65-card deck consisting of 13 ranks and 5 suits ** I FIGURED OUT 15 out of 16 cases. I don't understand the last case of RUNT. Anyone helps?
I recently went to a math event and one person presented a weird card deck, consisting of 13 ranks and 5 suits, yielding a total of 65 cards. I later found out this card deck is here.
What I couldn't figure out is the counts of 5-card poker with super hands (these are hands consisting of cards from all five suits). The probability is easy to figure out, since it is the count divided by the number of ways to get 5 cards ($8,259,888$ in this situation). I worked out the first two, 5-of-a-kind and straight flushes but couldn't go further.
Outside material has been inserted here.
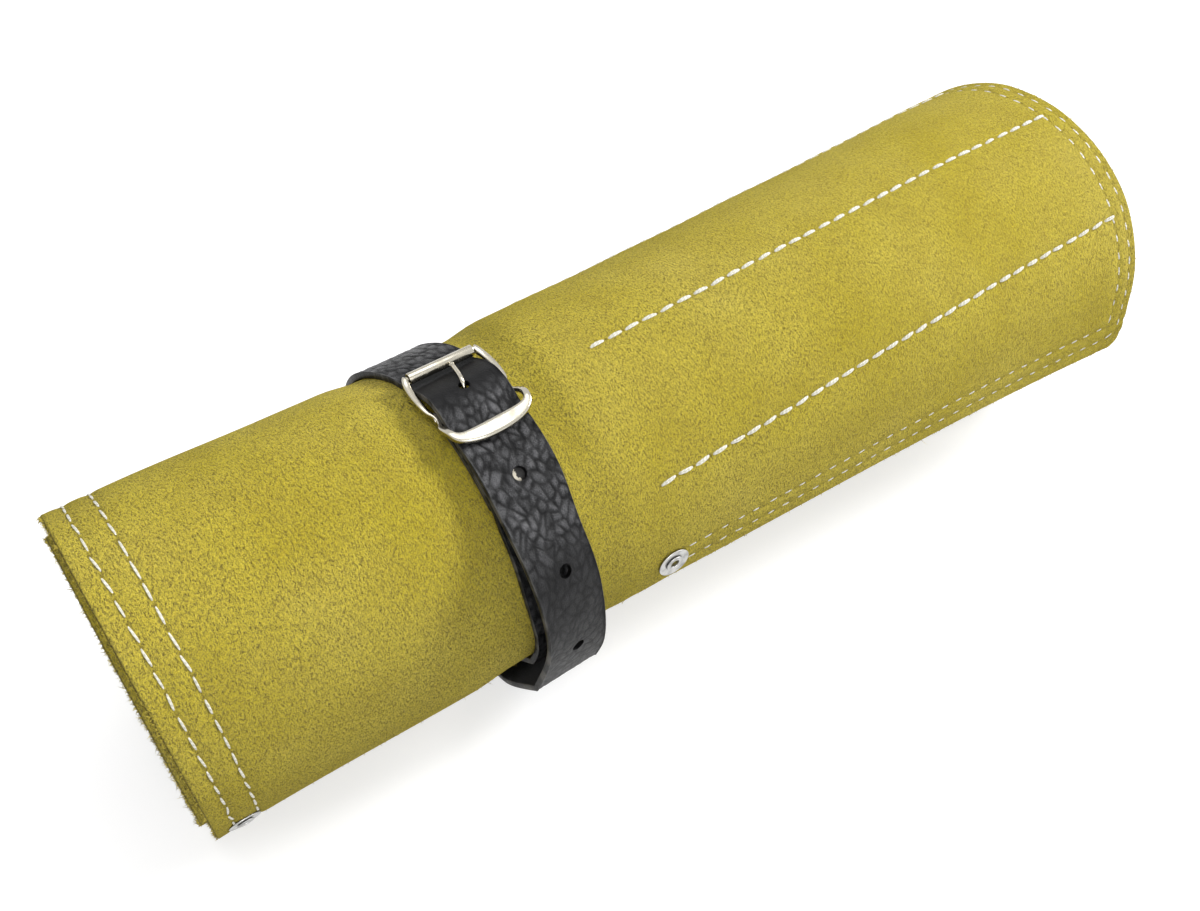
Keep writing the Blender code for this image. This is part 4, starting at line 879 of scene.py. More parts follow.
def seam_paths():
    """Flat paths of the seams as (name, points), each points an array of (u, x)."""
    paths = []
    for i, x in enumerate(LEFT_ROWS):
        u = np.linspace(LEFT_ROW_START, SHEET_LENGTH - LEFT_ROW_START, 900)
        paths.append((f"left_stitches_{i + 1}", np.stack((u, np.full_like(u, x)), axis=-1)))
    start = DIVIDER_START + 5.5 * MM
    for i, (edge, rim, round_off) in enumerate(zip(EDGE_ROWS, RIM_ROWS, (5.5 * MM, 3.5 * MM))):
        turn = np.linspace(0.0, 0.25 * TURN, 12)
        first = np.stack((edge + round_off * (1 - np.cos(turn)), rim - round_off * (1 - np.sin(turn))), axis=-1)
        last = np.stack((SHEET_LENGTH - first[::-1, 0], first[::-1, 1]), axis=-1)
        corners = np.concatenate((((edge, start),), first, last, ((SHEET_LENGTH - edge, start),)))
        lengths = path_lengths(corners)
        at = np.linspace(0.0, lengths[-1], 2400)
        points = np.stack([np.interp(at, lengths, corners[:, axis]) for axis in (0, 1)], axis=-1)
        paths.append((f"rim_stitches_{i + 1}", points))
    for k in range(DIVIDERS):
        x = np.linspace(DIVIDER_START, DIVIDER_END, 400)
        u = np.full_like(x, FIRST_DIVIDER + k * DIVIDER_SPACING)
        paths.append(("divider", np.stack((u, x), axis=-1)))
    return paths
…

Any suggestion is really appreciated. 
 A: A few to get you started:


*

*The number of hands in a Super 4 of a kind would be calculated as:


$$
{5 \choose 4} \cdot {12 \choose 1} \cdot {13 \choose 1} = 780
$$
There are ${5 \choose 4}$ ways to get a four of a kind, 12 choices for the remaining card (it must be in the opposite suit, and cannot be the same type as the previous), and then 13 ways to choose the type of the original card.


*

*The number of hands in a super straight:  Ignoring suits, there are 10 types of straights: Ace to $5$, $2$ to $6$, ..., $10$ to A.  Then there are 5 choices for the suit of the first card, 4 choices for the suit of the second card, 3 choices for the suit of the third card, 2 choices for the fourth card, and 1 choice for the suit of the last card.  This gives the number of super straights as
$$10 \cdot 5! = 1200$$

*For Super full houses, you should count the number of ways to get a super full house consisting of three aces and two kings.  This would be ${5 \choose 3} \cdot {2 \choose 2}$.  These numbers come about since there are five aces to choose from, and then once the suits have been selected, you must choose kings from the remaining two suits.  This means there are ${5 \choose 3} = 10$ ways to get a super full house consisting of 3 aces and two hearts.  Now, there are $13$ choices for the first card (the type of card of which you have three) and tweleve choices for the remaining type.  This gives:
$$
{5 \choose 3} \cdot {2 \choose 2} \cdot 13 \cdot 12 = 1560
$$